Georgia taxpayers spend nearly $200K a year on indicted insurance commissioner

Credit: Emily Haney

Credit: Emily Haney

When Georgia Insurance Commissioner John King presented his agency’s midyear budget proposal to lawmakers last week, one of his biggest spending increases stood out like a sore thumb.

It stated $194,899 “to provide one-time funds for one filled executive position.”

That, King noted, is what the state is spending in salary and benefits for his predecessor, Jim Beck, who was indicted a few months after taking office in 2019 on charges alleging that he swindled his former employer out of $2 million, in part to fund his campaign for office.

Lawmakers included the same amount in last year’s midyear budget to pay Beck.
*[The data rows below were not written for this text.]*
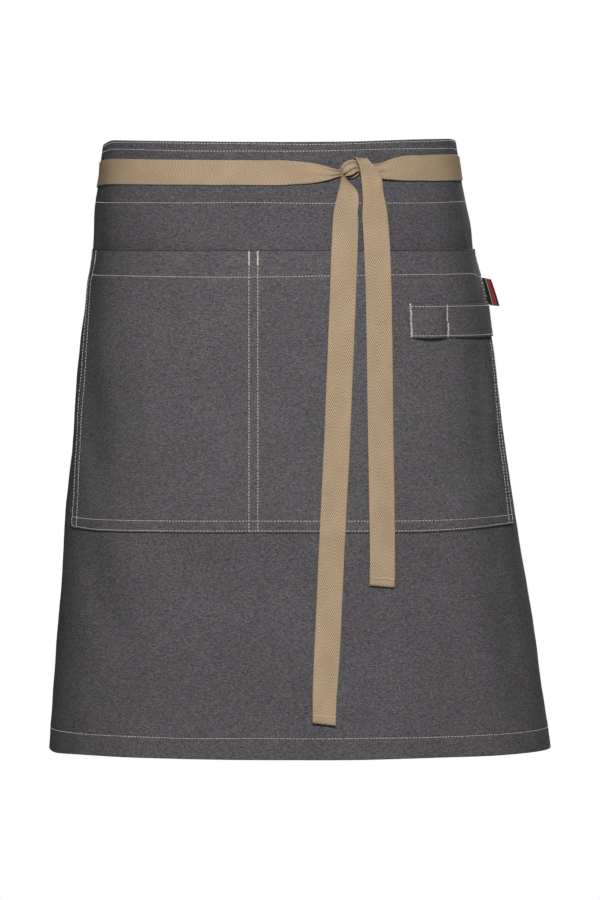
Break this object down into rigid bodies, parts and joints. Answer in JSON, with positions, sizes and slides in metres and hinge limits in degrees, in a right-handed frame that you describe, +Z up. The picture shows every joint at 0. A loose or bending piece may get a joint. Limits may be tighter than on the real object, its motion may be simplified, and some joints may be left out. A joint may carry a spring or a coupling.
{
  "type": "waist apron",
  "caption": "Half apron for the waist with a divided front pocket, tool loops on its right side, a plain side label and two tie tapes knotted at the front.",
  "frame": {"origin": "middle of the wearer's waist, at the height of the tie tapes", "axes": "+Z up along the wearer's body, -Y out of the apron's front, +X towards the right of someone who faces the apron"},
  "size_m": [0.4963, 0.3003, 0.6],
  "materials": {
    "chambray": "dark grey-blue chambray, plain weave",
    "chambray_inside": "the same cloth, inner side",
    "label": "black woven ribbon with a red and a pale stripe",
    "tape": "khaki herringbone tape"
  },
  "bodies": {
    "root": {"apron_panel": "chambray", "waistband_facing": "chambray_inside", "front_pocket": "chambray", "tool_loops": "chambray", "side_label": "label", "tie_tape_left": "tape", "tie_tape_right": "tape"}
  },
  "joints": []
}
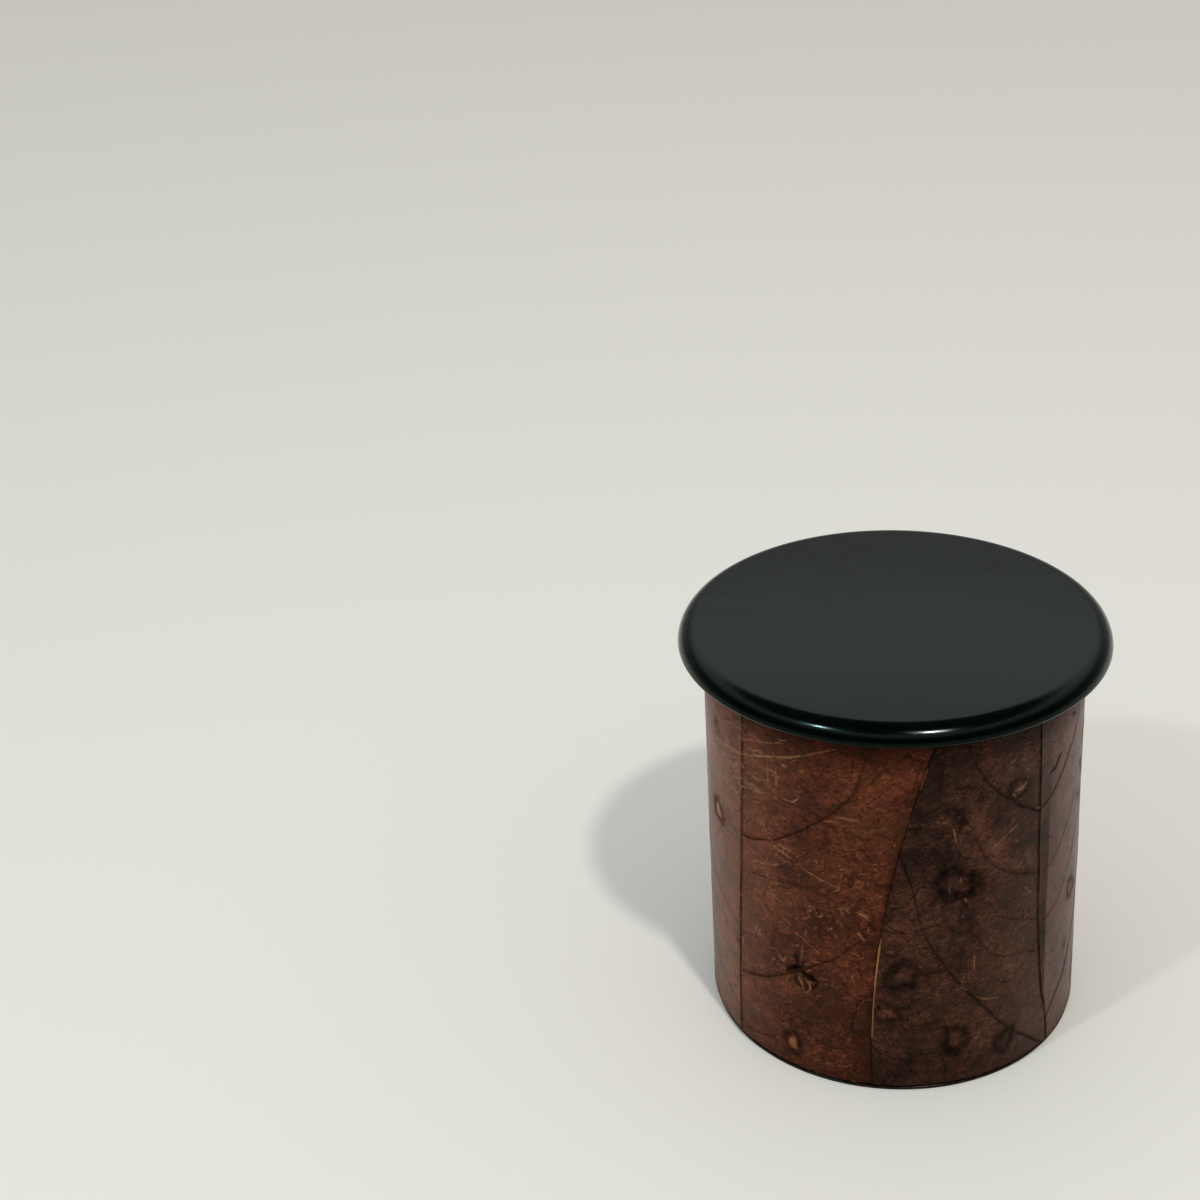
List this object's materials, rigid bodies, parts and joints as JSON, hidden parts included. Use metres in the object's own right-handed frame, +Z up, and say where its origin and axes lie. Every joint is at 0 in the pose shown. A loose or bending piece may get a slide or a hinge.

His trial is scheduled to take place later this year, but in the meantime, the state will have spent about $400,000 paying his salary and benefits while he has been fighting the charges.

Gov. Brian Kemp suspended Beck from office a few days after the May 2019 indictment, and Beck promised to defend himself vigorously.

“I am, in fact, innocent of these charges,” Beck wrote Kemp at the time. “In these circumstances, it would be inappropriate for me to resign as commissioner of insurance.”

Since he didn’t resign but was suspended, the state is paying two insurance commissioners: Beck and Kemp’s choice to replace him, King.

Then-House Minority Leader Robert Trammell, D-Luthersville, filed legislation in 2019 to do away with pay for indicted officials, but his bill went nowhere during the 2020 session.

Beck, a Republican, worked for several state agencies, including the Department of Insurance, before running to head the office that regulates the insurance and small loan industry and investigates suspected arson cases.

He won election in November 2018 and took office the next January.

By that May, then-U.S. Attorney BJay Pak was announcing the indictment of Beck, a former leader of the Georgia Christian Coalition, alleging that he stole money to pay personal credit card bills and taxes, and pump money into his 2018 campaign for insurance commissioner.

Pak said the evidence showed Beck lied to close friends and a family member to get them to create companies to send invoices to his then-employer. The invoices were often for work that wasn’t actually done, and Beck funneled the money back to himself, according to the indictment.

In an effort to conceal a $2 million embezzlement scheme, federal prosecutors allege, Beck amplified business expenses to reduce his net business income. By inflating his business expenses by more than $1 million, Beck evaded income taxes due on the embezzled funds he received, the indictment says.

Three former Department of Insurance employees later sued the state and Beck, saying they were ousted as retaliation because he thought they provided information about him to state and federal officials and the media.

The insurance commissioner’s job will be back on the ballot in 2022. If Beck beats the charges, he is entitled to take back the post and stand for reelection. In the meantime, the state will continue paying two commissioners.